BTW: did you know that CY 2014 was the 1st year since 2003 that there was a net decrease in the # of HHA in the Medicare Program?
- More HHAs closed their doors in 2014 than new HHAs entering the program
- 2014 was also the 1st year of rebasing in HH
- Coincidence or Consequence?
We have done a number of these analyses for the Proposed Rule and are now doing many for the FINAL Rule. We have re-done a few of those CBSA/Service Areas that were noted to have some extremely significant changes per the Proposed Rule and have seen some mollification with the changes per the FINAL Rule. But we still have seen changes ranging from a:
- CBSA/Service Area that’s realizing a decrease in all 918 payment rates, ranging from -6.7% to -13.9%, with an average change in all 918 payment rates of -10.6%. Ouch!

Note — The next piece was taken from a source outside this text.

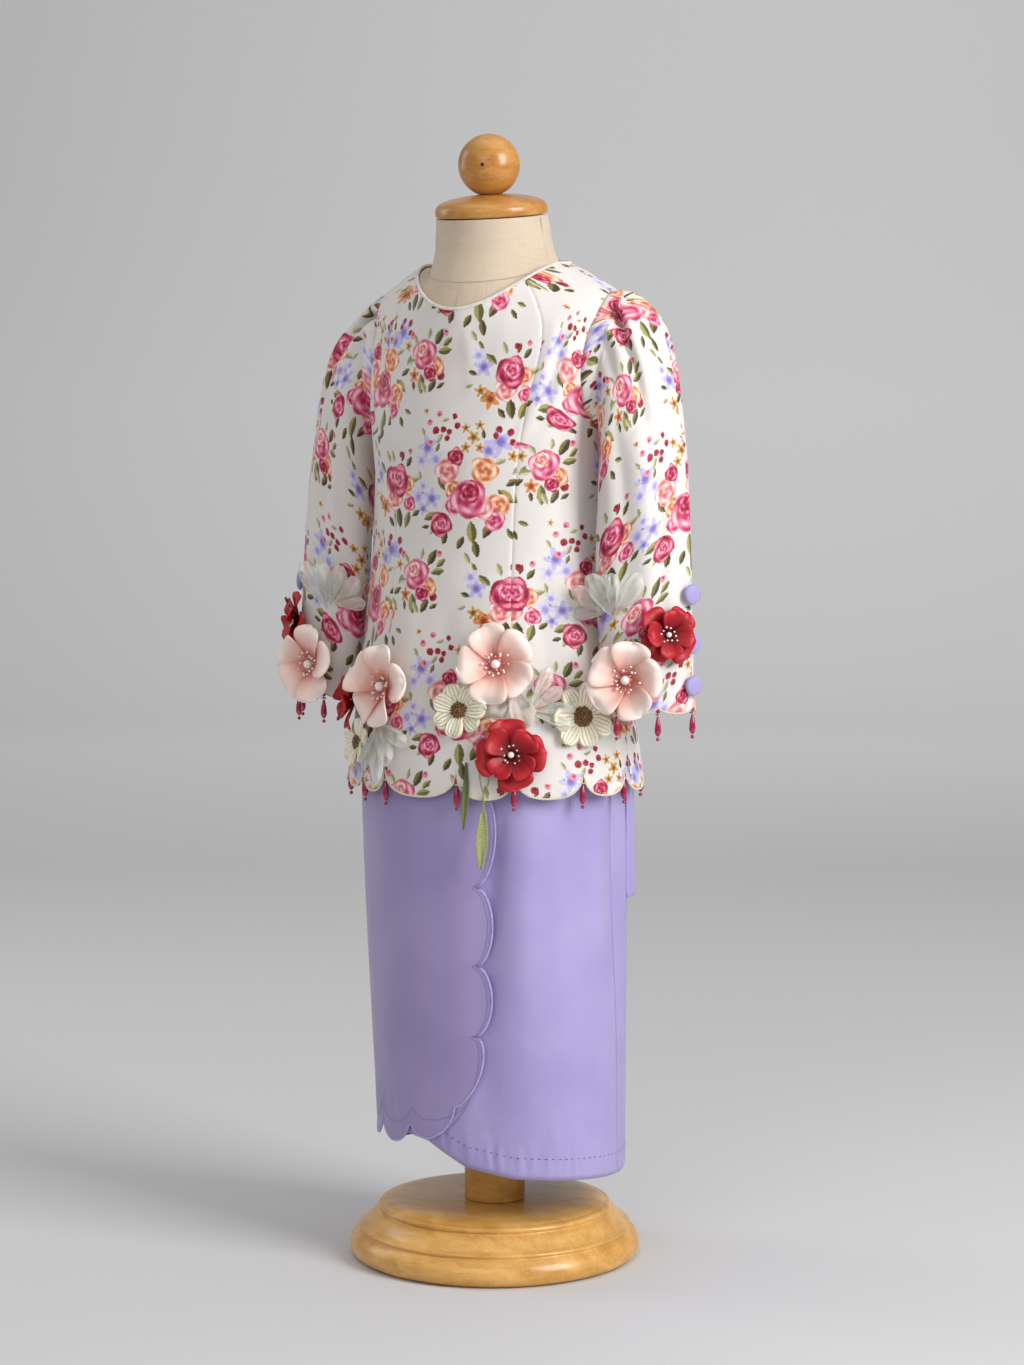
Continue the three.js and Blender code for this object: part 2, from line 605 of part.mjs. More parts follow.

- to a CBSA that’s realizing an increase in all 918 payment rates, ranging from +3.5% to +13.1%, with an average change in all 918 payment rates of +8.2%
So which CBSA/Service Area would be better to operate in?
- If no HHAs in either of these CBSA/Service Areas identify what the impact to their revenues is going to be for 2016, in which CBSA/Service Area do you think the HHAs will be operating in that have an easier time dealing with the changes for 2016?
- How do you think that the HHAs in the CBSA/Service Area with the average reduction of 10.6% are going to fare if they are approaching 2016 with the expectation that the revenue reduction will be 1.4% for them in 2016?
- They will not do well
- and it would not be surprising to see a # of these HHAs close up shop over the next 12-14 months.
Don’t leave to chance that which can be easily identified that could have a significant impact on your future ability to continue as a going concern. Whether you have IFS help you or you do it yourself, do yourself a favor and make this an activity that you are doing every year to protect your HHA from the unexpected, while improving the financial fundamentals at your agency.